Policy & Regulation News

CDC Recommends Additional COVID-19 Vaccine for Elderly Populations

The CDC’s ACIP recommends that individuals 65 and older get another 2023–2024 formula COVID-19 vaccine dose.

The CDC’s ACIP recommends that individuals 65 and older get another 2023–2024 formula COVID-19 vaccine dose.

Source: Getty Images

By Veronica Salib

- On Wednesday, February 28, 2024, the CDC’s Advisory Committee on Immunization Practices (ACIP) voted to recommend that individuals ages 65 and older get an additional dose of the 2023–2024 formula COVID-19 vaccine.
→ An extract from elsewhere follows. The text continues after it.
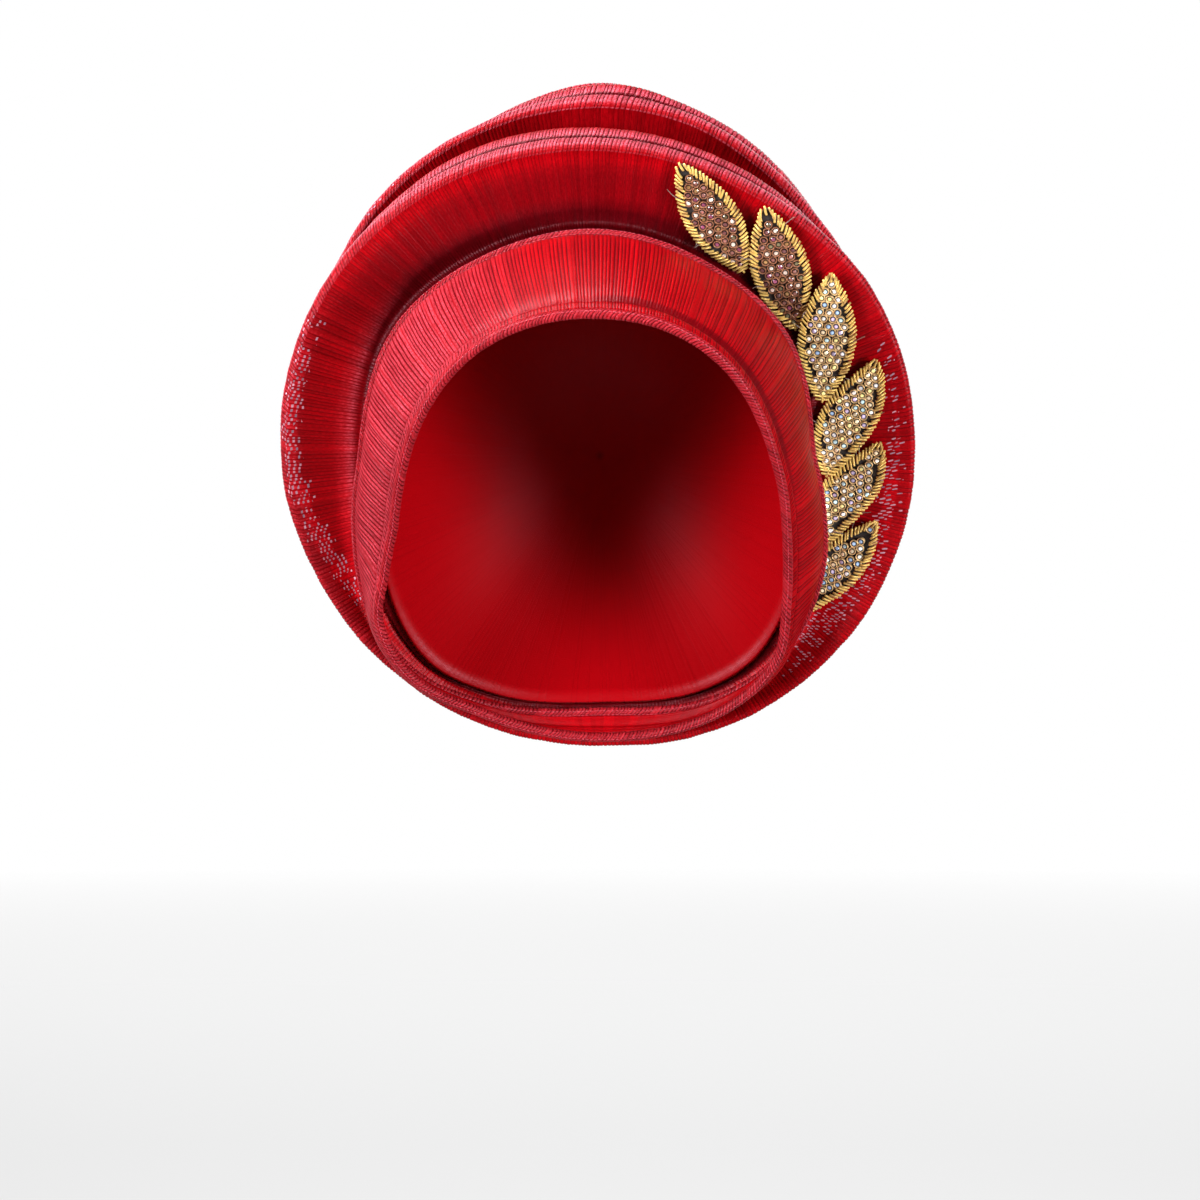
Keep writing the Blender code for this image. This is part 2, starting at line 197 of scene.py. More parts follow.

According to CNN, 11 individuals voted yes on this recommendation, one voted no, and another abstained.

According to an introduction to the meeting given by Matthew F. Daley, MD, working chair of the ACIP, the committee’s last meeting that discussed COVID-19 vaccines was held in September 2023. At the close of that meeting, the ACIP had recommended that all individuals six months and older should be vaccinated with one of the following two-dose series, barring any contraindications: the Moderna COVID-19 vaccine for individuals 6 months and older, the Pfizer–BioNTech COVID-19 vaccine for individuals 6 months and older, or the Novavax COVID-19 vaccine for individuals 12 years and older.
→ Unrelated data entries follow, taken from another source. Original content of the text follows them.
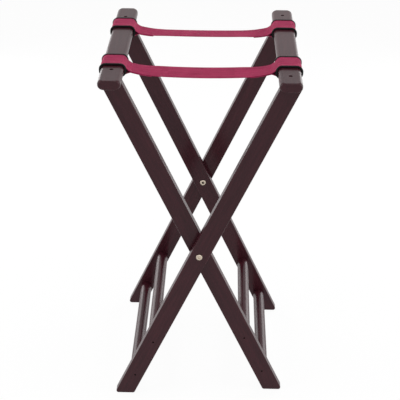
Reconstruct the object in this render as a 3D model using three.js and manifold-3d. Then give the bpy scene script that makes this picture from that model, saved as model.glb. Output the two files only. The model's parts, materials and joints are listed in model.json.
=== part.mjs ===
// A folding stand: two crossed wooden frames that turn on one pivot line, a rail across the top of each,
// and two webbing straps that join the rails and stop the frames from opening further.
// Millimetres. X is across the rails, Y along them and Z up; the pivot line is x = 0 and the floor is z = 0.
import * as THREE from "three";
import { mergeVertices } from "three/addons/utils/BufferGeometryUtils.js";
import Module from "manifold-3d";

const wasm = await Module();
wasm.setup();

// Overall sizes
const standHeight = 787; // floor to the top of the rails
const pivotHeight = 371.5;
const legAngle = THREE.MathUtils.degToRad(24.75); // from upright, with the stand open
const outerLegSpacing = 372; // between the centres of the two outer legs
const foldAngle = THREE.MathUtils.degToRad(38); // from open to folded, which sets how the straps hang

// Legs
const legWidth = 40;
const legThickness = 20;
const legEase = 1.8; // rounding of the long edges
const footCorner = 5; // rounding of the foot's two corners

// Rails
const railLength = 450;
const railWidth = 46;
const railThickness = 20;
const railCorner = 8.5;
const railEndEase = 2;
const legTrim = 3.3; // how far a leg's top corner is cut back, flush with the rail's outer face

// Rungs, round bars let into the legs
const rungDiameter = 27;
const rungChamfer = 1;
const rungSocket = 12;
const rungOffset = 1.5; // from the leg's centre line, towards the inside of the stand
const rungSegments = 28;
const upperRungReach = 249; // from the pivot line, along the leg
const lowerRungReach = 351;

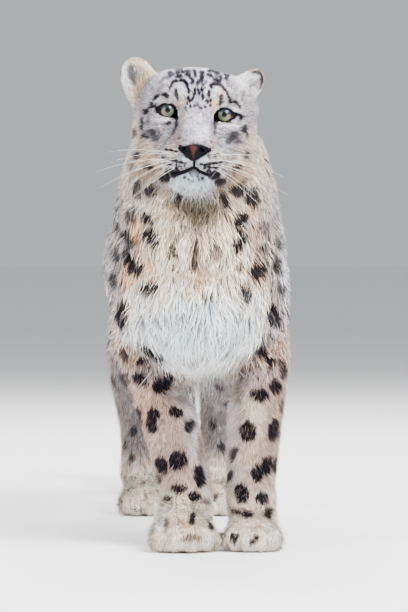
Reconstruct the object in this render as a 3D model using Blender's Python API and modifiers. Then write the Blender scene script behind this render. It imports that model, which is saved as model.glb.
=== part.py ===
"""A snow leopard standing with its head up and its forepaws close together, life size.

Metres, +Z up. The animal faces -Y, so its own left side is at +X. The sizes are those of the coat's
outer surface. The body is modelled whole, parted with thin cuts and stood on the floor at z = 0.
"""

import math

import bpy
import bmesh
import numpy as np
from mathutils import Matrix, Vector
from mathutils.bvhtree import BVHTree

GAP = 0.0003  # left between two nodes that touch
EAR_GAP = 0.0005
VOXEL_BODY = 0.006
VOXEL_FINE = 0.003
BODY_TRIANGLES = 2400
HEAD_TRIANGLES = 1800
PAW_TRIANGLES = 240
SLIVER = 0.0000015
RING_STEP = 0.012
RING_POINTS = 24

# Stations of the trunk: y, height of the middle, half width, half height.
TORSO = (
    (-0.120, 0.420, 0.056, 0.070),
    (-0.100, 0.418, 0.092, 0.108),
    (-0.060, 0.421, 0.119, 0.138),
    (0.010, 0.430, 0.130, 0.158),
    (0.090, 0.438, 0.129, 0.158),
    (0.200, 0.426, 0.128, 0.148),
    (0.330, 0.416, 0.133, 0.142),
    (0.440, 0.424, 0.132, 0.138),
    (0.540, 0.446, 0.124, 0.128),
    (0.630, 0.462, 0.114, 0.112),
    (0.700, 0.468, 0.086, 0.086),
    (0.735, 0.470, 0.050, 0.052),
)
RUMP_SHIFT_X = -0.028  # the hind quarters stand a little to the animal's right
RUMP_SHIFT_FROM = 0.05
RUMP_SHIFT_TO = 0.60

# Stations of the neck: x, y, z, half width, half depth.
NECK = (
    (0.000, 0.150, 0.445, 0.115, 0.110),
    (0.000, 0.055, 0.476, 0.126, 0.132),
    (0.000, -0.025, 0.516, 0.123, 0.130),
    (0.000, -0.082, 0.556, 0.110, 0.112),
    (0.000, -0.124, 0.592, 0.100, 0.094),
    (0.000, -0.145, 0.614, 0.086, 0.078),
)

# Stations of the breast, from the throat down: x, y, z, half width, half depth.
BREAST = (
    (0.000, -0.088, 0.560, 0.096, 0.088),
    (0.000, -0.074, 0.500, 0.110, 0.098),
    (0.000, -0.056, 0.440, 0.114, 0.098),
    (0.000, -0.030, 0.380, 0.106, 0.092),
    (0.000, 0.000, 0.335, 0.084, 0.068),
)

# Stations of each leg, from the body down: x, y, z, half width, half depth.
FORELEG_RIGHT = (
    (-0.080, 0.030, 0.490, 0.048, 0.066),
    (-0.082, 0.018, 0.420, 0.052, 0.084),
    (-0.077, 0.036, 0.345, 0.054, 0.076),
    (-0.068, 0.044, 0.290, 0.052, 0.060),
    (-0.052, 0.032, 0.230, 0.049, 0.050),
    (-0.033, 0.014, 0.155, 0.044, 0.043),
    (-0.017, 0.002, 0.095, 0.042, 0.039),
    (-0.017, -0.012, 0.050, 0.042, 0.040),
)
FORELEG_LEFT = (
    (0.082, 0.030, 0.490, 0.048, 0.066),
    (0.086, 0.018, 0.420, 0.052, 0.084),
    (0.090, 0.036, 0.345, 0.051, 0.076),
    (0.093, 0.044, 0.290, 0.048, 0.060),
    (0.090, 0.032, 0.230, 0.047, 0.050),
    (0.084, 0.014, 0.155, 0.043, 0.042),
    (0.081, 0.002, 0.095, 0.040, 0.038),
    (0.083, -0.012, 0.050, 0.039, 0.038),
)
HINDLEG = (
    (0.044, 0.640, 0.490, 0.050, 0.070),
    (0.062, 0.625, 0.430, 0.060, 0.104),
    (0.068, 0.590, 0.360, 0.058, 0.102),
    (0.068, 0.580, 0.300, 0.053, 0.080),
    (0.067, 0.622, 0.240, 0.045, 0.058),
    (0.063, 0.668, 0.190, 0.038, 0.046),
    (0.060, 0.690, 0.150, 0.035, 0.040),
    (0.059, 0.680, 0.100, 0.034, 0.036),
    (0.059, 0.662, 0.055, 0.036, 0.037),
)
HIND_MIDDLE_X = RUMP_SHIFT_X + 0.004
HIND_RIGHT_OUT = 0.014  # the lower part of the right hind leg stands this much further out
HIND_OUT_FROM = 0.34
HIND_OUT_TO = 0.24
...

Individuals 5 and older were also advised to get an additional dose of the updated vaccine. At the same time, children between 6 months and 4 years were not considered up to date on their vaccinations unless they had one dose of the updated vaccine. Finally, immunocompromised individuals were also advised to get an additional dose of the updated vaccine.
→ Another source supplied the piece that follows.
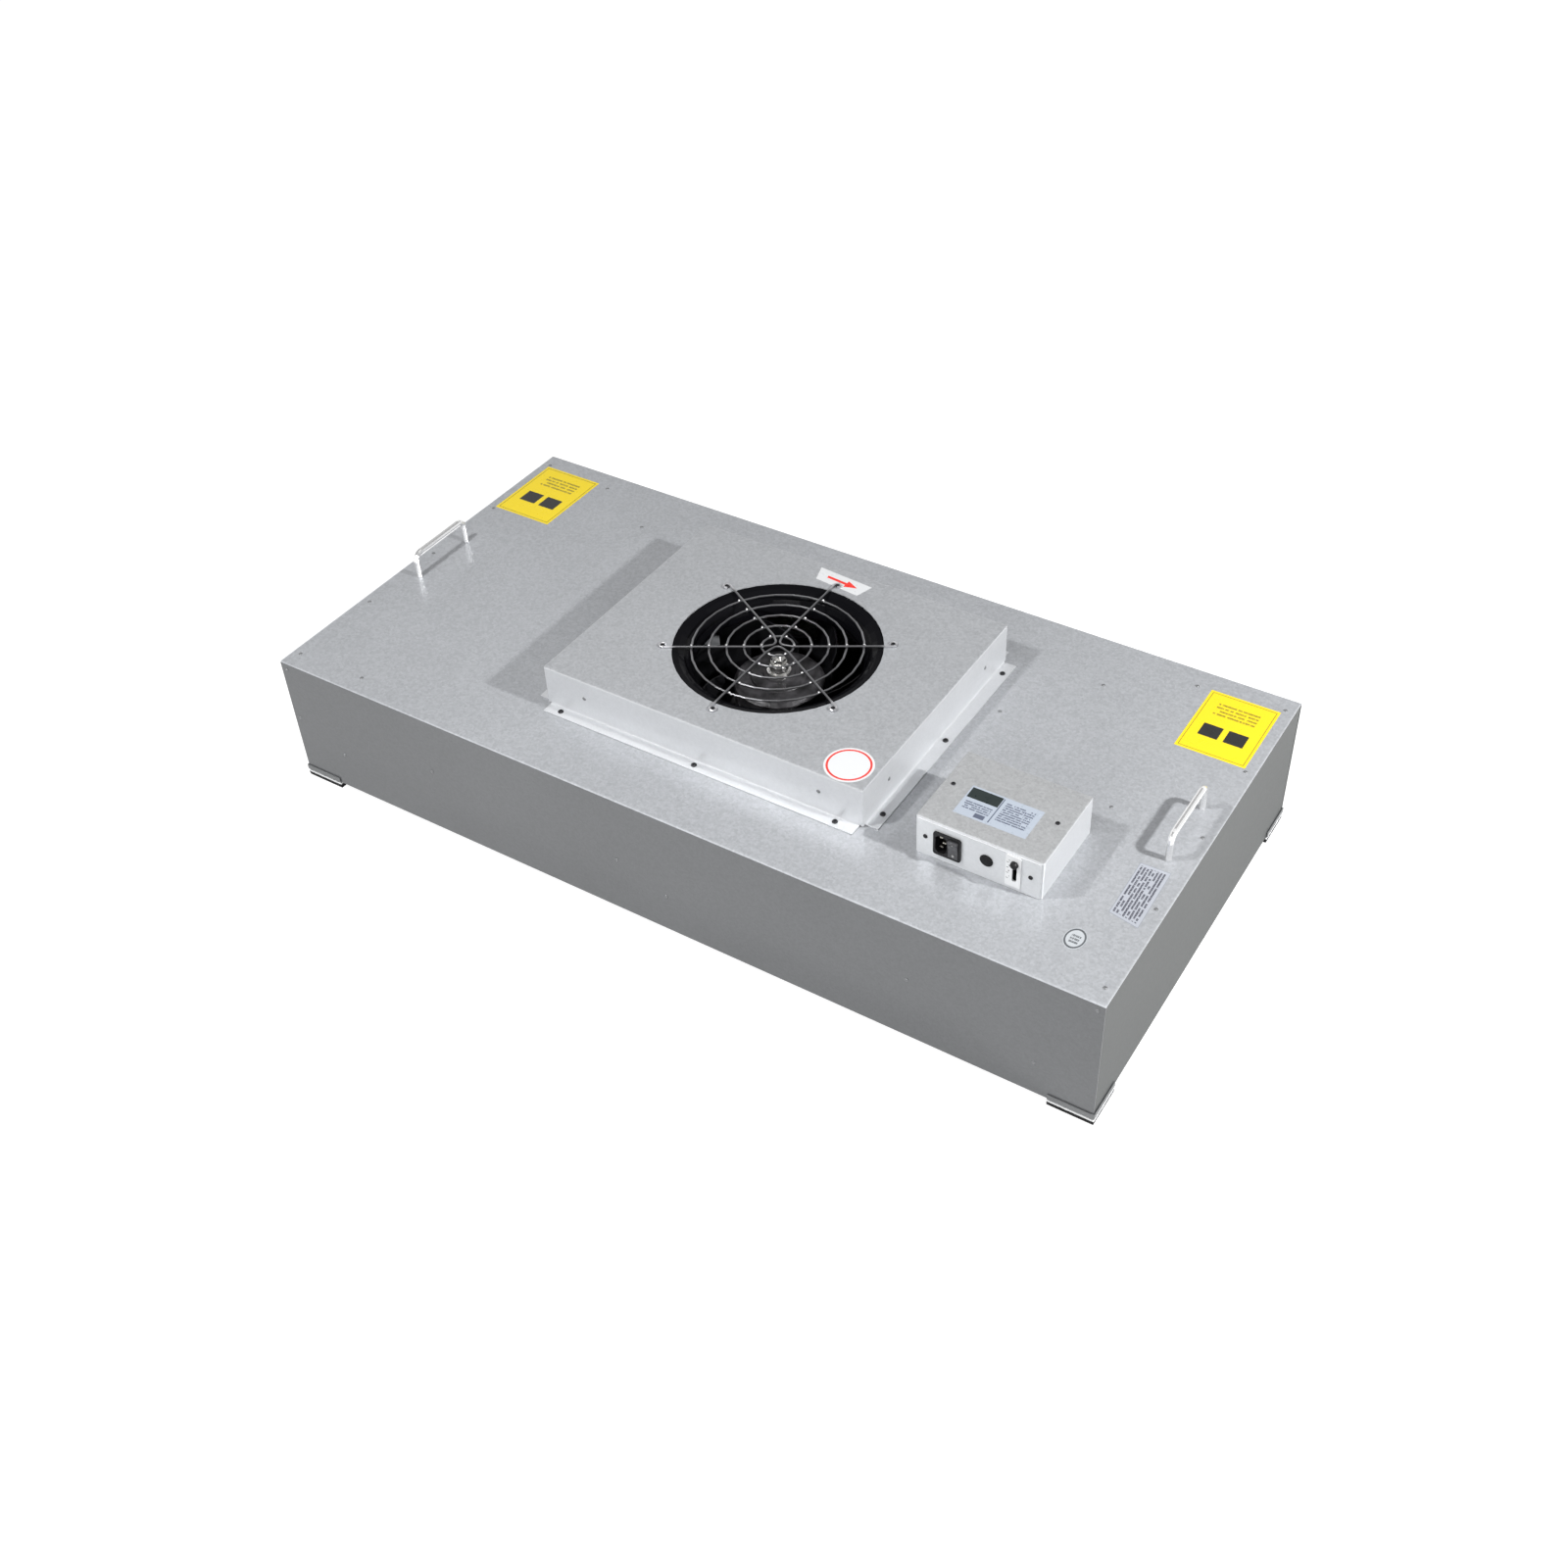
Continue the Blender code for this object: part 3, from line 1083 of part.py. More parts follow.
def speed_slot():
    """Slot of the speed knob, with round ends, as long as the knob's travel needs."""
    height = SPEED_TRAVEL + SPEED_SLOT_LENGTH
    round_end = SPEED_SLOT_LENGTH / 2 - FLAT_LEFT
    return rounded_rectangle((SPEED_X, SPEED_MIDDLE_Z), SPEED_SLOT_LENGTH, height, round_end, 3)


def power_inlet(black_plastic, grey_plastic, brass):
    """Snap-in module: bezel, recessed inlet with three pins, and a rocker beside it."""
    x, z = module_centre()
    face = BOX_FRONT - SEAM - BEZEL_SHEET
    bezel = rounded_rectangle((x, z), BEZEL_LENGTH, BEZEL_HEIGHT, BEZEL_CORNER, 3)
    module = put("power_inlet", prism("power_inlet", bezel, face, BOX_FRONT - SEAM, "XZ"), black_plastic)
    body = rounded_rectangle((x, z), MODULE_LENGTH, MODULE_HEIGHT, MODULE_CORNER, 1)
    back = BOX_FRONT + MODULE_DEPTH
    body = prism("join_module", body, face + BEZEL_SHEET / 2, back, "XZ")
    join(module, put("join_module", body, None))
    socket_x = x - MODULE_LENGTH / 2 + MODULE_WALL + SOCKET_LENGTH / 2
    socket = rounded_rectangle((socket_x, z), SOCKET_LENGTH, SOCKET_HEIGHT, SOCKET_CORNER, 1)
    floor = face + SOCKET_DEPTH
    cut(module, put("cut_socket", prism("cut_socket", socket, face - CUT_REACH, floor, "XZ"), None))
    rocker_x = x + MODULE_LENGTH / 2 - MODULE_WALL - ROCKER_SLOT_LENGTH / 2
    slot_size = (ROCKER_SLOT_LENGTH, ROCKER_SLOT_HEIGHT)
    slot = rounded_rectangle((rocker_x, z), *slot_size, ROCKER_SLOT_CORNER, 1)
    slot = prism("cut_rocker", slot, face - CUT_REACH, face + ROCKER_SLOT_DEPTH, "XZ")
    cut(module, put("cut_rocker", slot, None))

    half = PIN_THICKNESS / 2
    spots = {
        "pin_live": (socket_x - EARTH_OFFSET / 2, z + PIN_SPREAD),
        "pin_neutral": (socket_x - EARTH_OFFSET / 2, z - PIN_SPREAD),
        "pin_earth": (socket_x + EARTH_OFFSET / 2, z),
    }
    for name, (pin_x, pin_z) in spots.items():
        low = (pin_x - PIN_WIDTH / 2, floor - SEAM - PIN_LENGTH, pin_z - half)
        high = (pin_x + PIN_WIDTH / 2, floor - SEAM, pin_z + half)
        put(name, block(name, low, high), brass)

    half_width = ROCKER_SLOT_LENGTH / 2 - ROCKER_PLAY
    reach = ROCKER_REACH
    upper = [
        (-ROCKER_WAIST, reach / 2), (-ROCKER_TIP, reach), (ROCKER_CHEEK, reach - ROCKER_REACH_SLOPE),
        (ROCKER_BACK, ROCKER_BACK_HALF),
    ]
    section = [(-ROCKER_DISH, 0.0)] + upper + [(y, -z) for y, z in upper[::-1]]
    rocker = prism("power_rocker", section, -half_width, half_width, "YZ")
    put("power_rocker", rocker, grey_plastic, rocker_pivot(rocker_x, z), (ROCKER_TILT, 0, 0))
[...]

This recent committee meeting added to those recommendations by advising individuals 65 and older to get an additional dose of the 2023–2024 formula COVID-19 vaccine.

If followed by the target population, this recommendation will offer these individuals additional protection against the infection by compensating for the waning immunity from earlier or initial vaccine doses.

“What the vaccines are doing now is providing an incremental benefit or an extra benefit beyond whatever benefit someone has remaining from their past infection or past vaccination, and we know that protection from past vaccination and past infection wanes,” said Ruth Link–Gelles, PhD, MPH, at the committee meeting. “That’s important for all people in the United States but especially important for those that are the highest risk.”

Earlier this month, the CDC published a Morbidity and Mortality Weekly Report (MMWR) suggesting that the most updated COVID-19 vaccines offered adequate protection against JN.1 viral variants. Before that, the public health organization issued a respiratory illness update that identified JN.1 as the most dominant viral variant, accounting for almost 90% of all circulating variants.

The data gathered and presented by the CDC and other research studies supports recommendations for additional vaccinations among this patient population.